Dan was the last tribe Joshua assisted to settle their land. It was a difficult allocation for the hotly contested (south of modern day Tel Aviv) important Egyptian coastal trade route through Gaza, Ashkelon and Ashdod. The 64,000 eligible members of Dan were made up from only one family known as the Shuchamites, the descendants of Dan’s son Chushim.  Dan's initial land grant was small and they may have been expected to expand south into land occupied by the Philistines (descendants of Mitzrayim’s grandson) to accommodate their growth. However, a previous tribal pact entered by Abraham and Isaac provided Philistine immunity in Gaza and their Hittite and Jebusite cousins the Jebusites obtained immunity in Hevron and Jerusalem. After Joshua, toward the end of the period of Israel’s Judges, Samson, a judge from the tribe of Dan married a Philistine woman - Delilah, which changed the course of history at the time. 
Absent a new ruler or king there was little cohesiveness among the incongruous tribes of Israel. Their victories over local kings and dominance over trade routes heightened competition with other tribes and led to regional tensions between Egypt and their burgeoning northern Hittite and Assyrian foes. The Hittites and Assyrians, predecessors of the Babylonians and Greeks, descended from Yafeth and shared a common Cuneiform language. Dissatisfied and left to fend for themselves, the seniors of tribe Dan snaked a path north through Israel's tribal territories in search of easy to conquer land. During the same period Pharaoh Merenptah was pushing north through Israeli tribal land to attack the northern Hittites at the Battle of Kadesh. Tribal Dan, known to the Egyptians as the Shasu, conquered Laish in Israel’s north and settled the area between the Golan Heights and Damascus. Dan's territory was split between the south west (Gaza) and north east (Golan) of Israel. Dan, the disgruntled rear guard of Israel were left exposed to conflict, contact and trade with Israel's foreign invaders and neighbors.
Around 350 hundred years later King David consolidated Israel’s disparate tribes briefly establishing a united kingdom and paving the way for his son King Solomon to finally realize the dream of Israel at peace with a permanent temple in Jerusalem. However, peace between the tribes endured only Solomon’s reign. Immediately thereafter the northern tribes under Yerovam split from those in the south under Rechavam and Dan's divided territory straddled the divided nation.
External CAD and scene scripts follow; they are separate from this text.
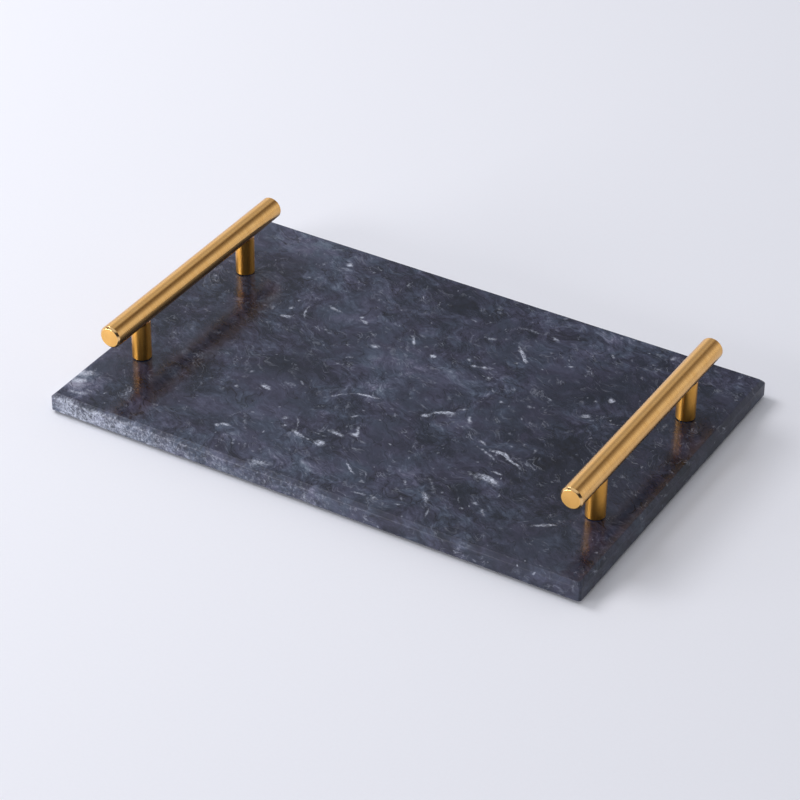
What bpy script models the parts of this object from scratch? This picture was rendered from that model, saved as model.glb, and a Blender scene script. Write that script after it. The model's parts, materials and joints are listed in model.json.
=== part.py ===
"""A dark marble serving tray with two round T-bar handles.

The slab lies in the XY plane on four thin pads. Each handle is a solid round bar on two
posts. A stud joins each post to the bar, and a screw from below clamps the slab to the
post. Lengths are in metres, +Z is up, +X runs along the slab towards the right-hand
handle, and the origin is on the table under the middle of the slab.
"""

import math

import bmesh
import bpy

# Marble slab
SLAB_LENGTH = 0.300
SLAB_WIDTH = 0.200
SLAB_THICKNESS = 0.010
TOP_ARRIS = 0.002
CORNER_ARRIS = 0.001
BOTTOM_ARRIS = 0.0006

# Handle bars and posts
BAR_DIAMETER = 0.012
BAR_OVERHANG = 0.027
BAR_END_CHAMFER = 0.001
HANDLE_PROJECTION = 0.032
HANDLE_INSET = 0.020
POST_SPACING = 0.096
POST_DIAMETER = 0.010
POST_FOOT_CHAMFER = 0.0004

# Studs, screws and washers
THREAD_DIAMETER = 0.004
THREAD_END_CHAMFER = 0.0005
STUD_GRIP_IN_POST = 0.006
STUD_HOLE_SPARE = 0.001
STUD_TO_SCREW_SPACE = 0.005
SCREW_HEAD_DIAMETER = 0.0076
SCREW_HEAD_HEIGHT = 0.0022
SCREW_HEAD_RIM = 0.0004
SCREW_HEAD_FLAT_DIAMETER = 0.0044
SCREW_HEAD_RECESS = 0.0005
SOCKET_ACROSS_FLATS = 0.0025
SOCKET_DEPTH = 0.0013
WASHER_DIAMETER = 0.009
WASHER_THICKNESS = 0.0008

# Pads under the slab
FOOT_DIAMETER = 0.016
FOOT_THICKNESS = 0.0008
FOOT_MARGIN = 0.010

# Clearances, and how far a cutter runs past what it cuts
SEAT_GAP = 0.0003
SCREW_HOLE_CLEARANCE = 0.0005
WASHER_BORE_CLEARANCE = 0.00015
COUNTERBORE_CLEARANCE = 0.0005
OVERRUN = 0.002
MERGE_DISTANCE = 0.000001

# Smoothness of the round pieces
BAR_SEGMENTS = 64
POST_SEGMENTS = 48
FOOT_SEGMENTS = 48
SMALL_SEGMENTS = 32
SOCKET_SIDES = 6
DOME_STEPS = 6
SHARP_ANGLE = math.radians(30)
FLAT_ANGLE = math.radians(1)
QUARTER_TURN = math.radians(90)

# Heights and radii that follow from the sizes above
BAR_RADIUS = BAR_DIAMETER / 2
BAR_LENGTH = POST_SPACING + 2 * BAR_OVERHANG
POST_RADIUS = POST_DIAMETER / 2
THREAD_RADIUS = THREAD_DIAMETER / 2
TAPPED_RADIUS = THREAD_RADIUS + SEAT_GAP
SLAB_BOTTOM = FOOT_THICKNESS + SEAT_GAP
SLAB_TOP = SLAB_BOTTOM + SLAB_THICKNESS
POST_BOTTOM = SLAB_TOP + SEAT_GAP
BAR_AXIS = SLAB_TOP + HANDLE_PROJECTION - BAR_RADIUS
SADDLE_BOTTOM = BAR_AXIS - BAR_RADIUS - SEAT_GAP
STUD_BOTTOM = SADDLE_BOTTOM - STUD_GRIP_IN_POST
STUD_TOP = BAR_AXIS
SCREW_TIP = STUD_BOTTOM - STUD_TO_SCREW_SPACE
SCREW_FACE = SLAB_BOTTOM + SCREW_HEAD_RECESS
SCREW_SEAT = SCREW_FACE + SCREW_HEAD_HEIGHT
WASHER_BOTTOM = SCREW_SEAT + SEAT_GAP
WASHER_TOP = WASHER_BOTTOM + WASHER_THICKNESS
COUNTERBORE_TOP = WASHER_TOP + SEAT_GAP

SIDES = {"left": -1, "right": 1}
ENDS = {"front": -1, "rear": 1}


def start_clean():
    """Removes what the file holds and makes the two collections."""
    for thing in list(bpy.data.objects):
        bpy.data.objects.remove(thing)
    made = []
    for name in ("marble_serving_tray", "cutters"):
        collection = bpy.data.collections.new(name)
        bpy.context.scene.collection.children.link(collection)
        made.append(collection)
    return made


def make_material(name, colour, roughness, metallic):
    """A plain finish: linear colour, roughness and metallic value."""
    material = bpy.data.materials.new(name)
    material.use_nodes = True
    shader = material.node_tree.nodes["Principled BSDF"]
    shader.inputs["Base Color"].default_value = (*colour, 1.0)
    shader.inputs["Roughness"].default_value = roughness
    shader.inputs["Metallic"].default_value = metallic
    return material


def add_object(name, mesh, collection, material=None):
    """Puts a mesh in the scene under its name."""
    piece = bpy.data.objects.new(name, mesh)
    collection.objects.link(piece)
    if material:
        mesh.materials.append(material)
    return piece


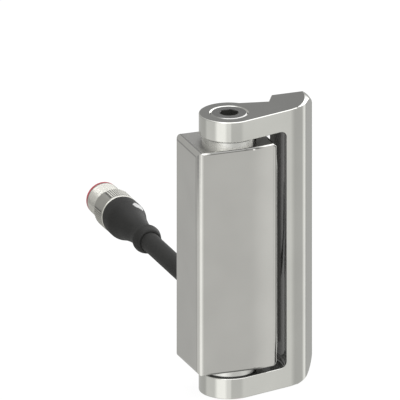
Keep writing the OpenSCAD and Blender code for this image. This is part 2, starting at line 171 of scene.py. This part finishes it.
def place_values(tree):
    """The place on a piece as its X, Y and Z outputs."""
    coords = tree.nodes.new("ShaderNodeTexCoord")
    split = tree.nodes.new("ShaderNodeSeparateXYZ")
    tree.links.new(coords.outputs["Object"], split.inputs["Vector"])
    return split.outputs


def axis_distance(tree, across, shift):
    """Distance from an axis: across has 0 along the axis and 1 beside it, shift brings it to 0."""
    coords = tree.nodes.new("ShaderNodeTexCoord")
    flat = tree.nodes.new("ShaderNodeVectorMath")
    flat.operation = "MULTIPLY_ADD"
    flat.inputs[1].default_value = across
    flat.inputs[2].default_value = [part * MM for part in shift]
    tree.links.new(coords.outputs["Object"], flat.inputs[0])
    away = tree.nodes.new("ShaderNodeVectorMath")
    away.operation = "LENGTH"
    tree.links.new(flat.outputs["Vector"], away.inputs[0])
    return away.outputs["Value"]


# Metals and plastics

def grain_group():
    """Fine unevenness of a blasted and brushed skin: a value for roughness and a normal."""
    group = bpy.data.node_groups.new("Fine metal grain", "ShaderNodeTree")
    for name in ("Scale", "Low", "High", "Relief"):
        group.interface.new_socket(name, in_out="INPUT", socket_type="NodeSocketFloat")
    group.interface.new_socket("Roughness", in_out="OUTPUT", socket_type="NodeSocketFloat")
    group.interface.new_socket("Normal", in_out="OUTPUT", socket_type="NodeSocketVector")
    n, link = group.nodes, group.links
    ins, outs = n.new("NodeGroupInput"), n.new("NodeGroupOutput")
    coords = n.new("ShaderNodeTexCoord")
    noise = n.new("ShaderNodeTexNoise")
    noise.inputs["Detail"].default_value = 4.0
    link.new(coords.outputs["Object"], noise.inputs["Vector"])
    link.new(ins.outputs["Scale"], noise.inputs["Scale"])
    spread = n.new("ShaderNodeMapRange")
    spread.inputs["From Min"].default_value = 0.3
    spread.inputs["From Max"].default_value = 0.7
    link.new(noise.outputs["Fac"], spread.inputs["Value"])
    link.new(ins.outputs["Low"], spread.inputs["To Min"])
    link.new(ins.outputs["High"], spread.inputs["To Max"])
    bump = n.new("ShaderNodeBump")
    bump.inputs["Distance"].default_value = 0.05 * MM
    link.new(noise.outputs["Fac"], bump.inputs["Height"])
    link.new(ins.outputs["Relief"], bump.inputs["Strength"])
    link.new(spread.outputs["Result"], outs.inputs["Roughness"])
    link.new(bump.outputs["Normal"], outs.inputs["Normal"])
    return group


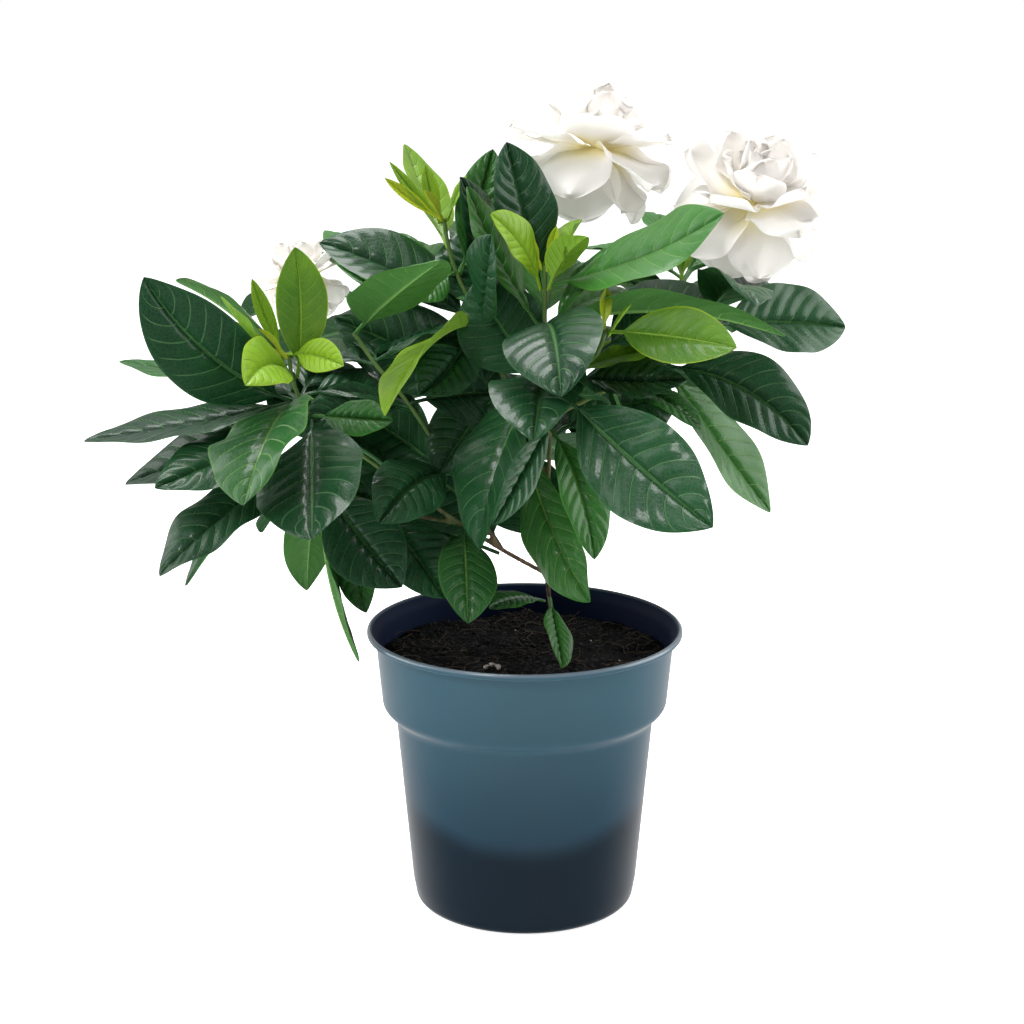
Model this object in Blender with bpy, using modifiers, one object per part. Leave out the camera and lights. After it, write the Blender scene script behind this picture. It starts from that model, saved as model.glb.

Around 500 years later the continued national division led to the prophecies of Yeshayahu (Isaiah) and Yirmiyahu (Jeremiah) who predicted the destruction of Jerusalem by the Assyrians and its ultimate destruction by the Babylonians under Nebuchadnezzar.

Under the Assyrians Nebuchadnezzar appointed Gedaliah, a righteous Jew to rule as his proxy, but he was murdered at a feast set by Ishmael ben Nethaniah of the tribe of Yehuda and the remaining Jews who had not already been exiled to Babylon were killed or fled to Egypt. Orthodox Jews observe the fast of Gedaliah immediately after Rosh HaShana in the 10 days of repentance preceding Yom Kippur, perhaps to recall some or all of Israel's sordid, competitive, self effacing  history. The month from which the temple's destruction commenced was eventually named after Tammuz the Babylonian deity for food and agriculture and became the lowest point of the the Hebrew calendar.

Peace does not come easy, not for a lack of trying, but for lack of the unification King David tried so hard to realize in the middle of Israel's history. Now at the end of that history Jews the world over are having to find new and creative ways to consolidate their disparate views as the world compresses and apparent circumstance forces their hand to accept the essential ingredients that unify, forge and strengthen their national identity.